Singer, on the other hand, started her zero-waste journey in the cafeteria when she found herself noticing what others were bringing their lunches in each day, or rather how much they were throwing away after their lunches were eaten: the bags, the boxes, the cans, etc. It struck her how a simple change could reduce so much. She turned her focus to zero-waste and started her journey towards a new lifestyle which meant carrying her own cups, bottles, bags and utensils, reusing and repurposing just about anything she could - including food scraps and boxes.

It struck her how a simple change could reduce (waste) so much. 

Singer has a lot of tips and tricks of how to produce less waste in the kitchen. She works through the basics from composting to letting your fridge get to empty while walking others through how to make your own cleaning products and reduce waste when it comes to personal hygiene. While this may seem a little extreme for some of us, her blog is a huge platform for those asking what the next steps can be in their own journey.

With both Kellog and Singer - and the thousands of other zero-wasters - it started with awareness. Being aware of what they consumed. Being aware of what they tossed and when they tossed it. Being aware enough to look around and see the effects their waste was, and is, having on the planet and the people that are in it.

How to Start Your Zero Waste Journey?

Adopting these zero-waste lifestyles takes time. It doesn’t happen overnight. It’s one step at a time and every step is just as important.
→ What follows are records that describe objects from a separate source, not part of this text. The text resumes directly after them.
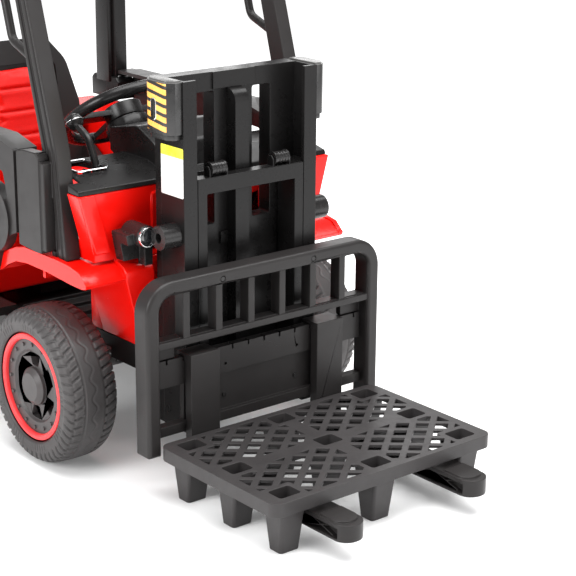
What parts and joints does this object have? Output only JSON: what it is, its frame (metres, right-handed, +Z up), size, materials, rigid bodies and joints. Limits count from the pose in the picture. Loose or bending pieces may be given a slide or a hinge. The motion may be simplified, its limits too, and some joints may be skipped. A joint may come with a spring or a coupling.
{
  "type": "toy forklift",
  "caption": "Ride-on toy forklift with a lifting mast, load backrest and forks, a small pallet, steered front wheels, seat, steering wheel and overhead guard.",
  "frame": {"origin": "centre of the bounding box on the floor the forklift stands on", "axes": "+X to the vehicle's left, -Y to its front where the forks point, +Z up"},
  "size_m": [0.634, 1.336, 0.955],
  "materials": {
    "red_plastic": "glossy moulded plastic",
    "trim_red": "glossy moulded plastic",
    "tyre_plastic": "blow-moulded tyre plastic, satin",
    "rim_plastic": "satin moulded plastic",
    "seat_leather": "padded imitation leather",
    "steel": "plain steel",
    "chrome_trim": "bright plated",
    "lamp_lens": "dark lens",
    "motor_metal": "pressed metal can",
    "screw_steel": "plated screw",
    "battery_case": "moulded battery case",
    "hazard_plastic": "glossy moulded plastic with striped film",
    "gloss_black": "glossy moulded plastic",
    "black_plastic": "satin grained moulded plastic"
  },
  "bodies": {
    "chassis": {"battery": "battery_case", "cylinder_cover": "gloss_black", "dash_top": "black_plastic", "drive_motors": "motor_metal", "floor_pan": "black_plastic", "front_axle_beam": "steel", "front_cowl": "red_plastic", "grab_handles": "black_plastic", "lamp_housings": "gloss_black", "lamp_lenses": "lamp_lens", "lamp_rings": "chrome_trim", "left_front_fender": "red_plastic", "left_front_pillar": "black_plastic", "left_hazard_casing": "hazard_plastic", "left_rear_pillar": "black_plastic", "left_side_panel": "black_plastic", "lift_motor": "motor_metal", "outer_mast": "gloss_black", "rear_axle": "steel", "rear_body": "red_plastic", "right_front_fender": "red_plastic", "right_front_pillar": "black_plastic", "right_hazard_casing": "hazard_plastic", "right_rear_pillar": "black_plastic", "right_side_panel": "black_plastic", "roof": "black_plastic", "seat_back_pad": "seat_leather", "seat_base_pad": "seat_leather", "seat_shell": "black_plastic", "stub_tubes": "gloss_black"},
    "steering_wheel": {"steering_wheel": "gloss_black", "steering_shaft": "steel"},
    "horn_button": {"horn_button": "gloss_black"},
    "lower_steering_shaft": {"lower_steering_shaft": "steel"},
    "tie_rod": {"tie_rod": "steel"},
    "left_knuckle": {"left_knuckle": "steel"},
    "right_knuckle": {"right_knuckle": "steel"},
    "front_left_wheel": {"front_left_tyre": "tyre_plastic", "front_left_rim": "rim_plastic", "front_left_trim_ring": "trim_red"},
    "front_right_wheel": {"front_right_tyre": "tyre_plastic", "front_right_rim": "rim_plastic", "front_right_trim_ring": "trim_red"},
    "rear_left_wheel": {"rear_left_tyre": "tyre_plastic", "rear_left_rim": "rim_plastic", "rear_left_trim_ring": "trim_red"},
    "rear_right_wheel": {"rear_right_tyre": "tyre_plastic", "rear_right_rim": "rim_plastic", "rear_right_trim_ring": "trim_red"},
    "inner_mast": {"inner_mast": "gloss_black"},
    "left_chain_roller": {"left_chain_roller": "gloss_black"},
    "right_chain_roller": {"right_chain_roller": "gloss_black"},
    "carriage": {"load_backrest": "black_plastic", "carriage_plate": "black_plastic", "carriage_screws": "screw_steel"},
    "left_fork": {"left_fork": "black_plastic"},
    "right_fork": {"right_fork": "black_plastic"},
    "pallet": {"pallet": "black_plastic"},
    "pedal": {"pedal": "black_plastic"},
    "lift_lever": {"lift_lever": "gloss_black"}
  },
  "joints": [
    {"name": "left_wheel_steer", "type": "hinge", "parent": "chassis", "child": "left_knuckle", "pos_m": [0.19, -0.034, 0.1365], "axis": [0, 0, 1], "range_deg": [-20, 20]},
    {"name": "right_wheel_steer", "type": "hinge", "parent": "chassis", "child": "right_knuckle", "pos_m": [-0.19, -0.034, 0.1365], "axis": [0, 0, 1], "range_deg": [-20, 20]},
    {"name": "tie_rod_shift", "type": "slide", "parent": "chassis", "child": "tie_rod", "axis": [1, 0, 0], "range_m": [-0.016, 0.016]},
    {"name": "crank_turn", "type": "hinge", "parent": "chassis", "child": "lower_steering_shaft", "pos_m": [0, -0.034, 0.12], "axis": [0, 0, 1], "range_deg": [-40.1, 40.1]},
    {"name": "steering_turn", "type": "hinge", "parent": "chassis", "child": "steering_wheel", "pos_m": [0, 0.132, 0.545], "axis": [0, 0.5736, 0.8192], "range_deg": [-40.1, 40.1]},
    {"name": "horn_press", "type": "slide", "parent": "steering_wheel", "child": "horn_button", "axis": [0, -0.5736, -0.8192], "range_m": [0, 0.0025], "stiffness_N_per_m": 400},
    {"name": "front_left_wheel_spin", "type": "hinge", "parent": "left_knuckle", "child": "front_left_wheel", "pos_m": [0.267, -0.034, 0.1365], "axis": [1, 0, 0], "continuous": true},
    {"name": "front_right_wheel_spin", "type": "hinge", "parent": "right_knuckle", "child": "front_right_wheel", "pos_m": [-0.267, -0.034, 0.1365], "axis": [1, 0, 0], "continuous": true},
    {"name": "rear_left_wheel_spin", "type": "hinge", "parent": "chassis", "child": "rear_left_wheel", "pos_m": [0.267, 0.478, 0.1365], "axis": [1, 0, 0], "continuous": true},
    {"name": "rear_right_wheel_spin", "type": "hinge", "parent": "chassis", "child": "rear_right_wheel", "pos_m": [-0.267, 0.478, 0.1365], "axis": [1, 0, 0], "continuous": true},
    {"name": "mast_lift", "type": "slide", "parent": "chassis", "child": "inner_mast", "axis": [0, 0, 1], "range_m": [0, 0.18]},
    {"name": "carriage_lift", "type": "slide", "parent": "inner_mast", "child": "carriage", "axis": [0, 0, 1], "range_m": [0, 0.181]},
    {"name": "left_fork_shift", "type": "slide", "parent": "carriage", "child": "left_fork", "axis": [-1, 0, 0], "range_m": [0, 0.067]},
    {"name": "right_fork_shift", "type": "slide", "parent": "carriage", "child": "right_fork", "axis": [1, 0, 0], "range_m": [0, 0.067]},
    {"name": "pallet_pull_off", "type": "slide", "parent": "carriage", "child": "pallet", "axis": [0, -1, 0], "range_m": [0, 0.38]},
    {"name": "left_roller_spin", "type": "hinge", "parent": "inner_mast", "child": "left_chain_roller", "pos_m": [0.066, -0.234, 0.519], "axis": [1, 0, 0], "continuous": true},
    {"name": "right_roller_spin", "type": "hinge", "parent": "inner_mast", "child": "right_chain_roller", "pos_m": [-0.066, -0.234, 0.519], "axis": [1, 0, 0], "continuous": true},
    {"name": "lift_lever_tilt", "type": "hinge", "parent": "chassis", "child": "lift_lever", "pos_m": [-0.178, -0.046, 0.462], "axis": [1, 0, 0], "range_deg": [-12, 12], "stiffness_Nm_per_rad": 1.5},
    {"name": "pedal_press", "type": "hinge", "parent": "chassis", "child": "pedal", "pos_m": [-0.07, 0.034, 0.182], "axis": [1, 0, 0], "range_deg": [-14, 0], "stiffness_Nm_per_rad": 2}
  ],
  "couplings": [
    {"joint": "right_wheel_steer", "follows": "left_wheel_steer", "ratio": 1},
    {"joint": "tie_rod_shift", "follows": "left_wheel_steer", "m_per_rad": -0.045},
    {"joint": "crank_turn", "follows": "left_wheel_steer", "ratio": 2},
    {"joint": "steering_turn", "follows": "left_wheel_steer", "ratio": 2},
    {"joint": "carriage_lift", "follows": "mast_lift", "ratio": 1}
  ]
}
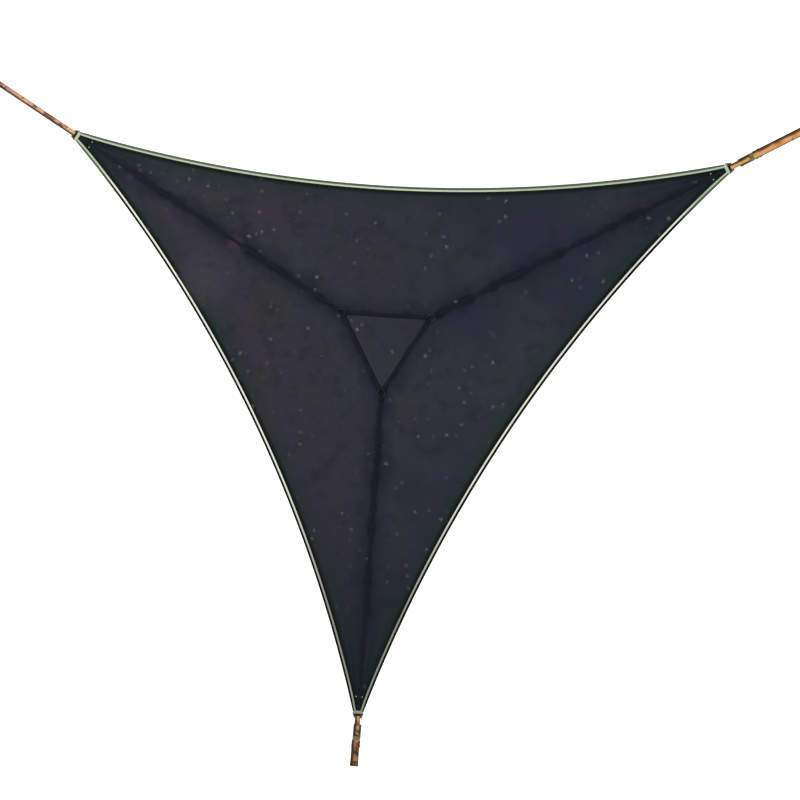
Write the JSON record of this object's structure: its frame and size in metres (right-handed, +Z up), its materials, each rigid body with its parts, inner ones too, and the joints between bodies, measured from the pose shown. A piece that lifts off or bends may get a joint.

Singer outlines a few things we can start doing today to make small steps towards zero-waste living that aren’t overwhelming:

  • Reusable grocery bags. Whether you are investing in a few new ones or using what you already have - bring them and use them. Eliminate the use of the grocery store bags, plastic and paper, by making it a priority to bring your own. Many states have now. 
  • Pay attention to food packaging. When you’re buying your food, notably fruits and vegetables, take a look as you shop and notice the packaging. If you can avoid packaging, great! Don’t feel like you have to put the loose fruits and veggies into the grocery store provided plastic bags. Bring your own smaller bags or baskets or put them directly into your shopping basket. For the food that is prepackaged, try to look at the packaging that will have the least amount of waste and move from there.
  • Start (slowly) to replace disposable straws, containers, utensils, water bottles, etc. and find reusable options. Many have already started to do this whether or not it has been a conscious effort. You don’t need to throw everything out and replace it all immediately - do it slowly, as you need it or realize the need for it. Replacing plastic water bottles with a reusable water bottle is one of the easiest things that, for most of us, doesn’t require a new purchase. When you find yourself using something that is disposable, take a look and see what you can do to reduce that waste. For example, having a reusable set of utensils in your bag, carrying that water bottle with you wherever you go (especially places that you know are going to offer you that bottle of water) and using reusable baggies and containers instead of things that can be easily tossed after one or two uses.

Remember, even these things that seem so little start to make a big difference. Don’t strive to be perfect, just try your best and know that your best is far better than doing nothing.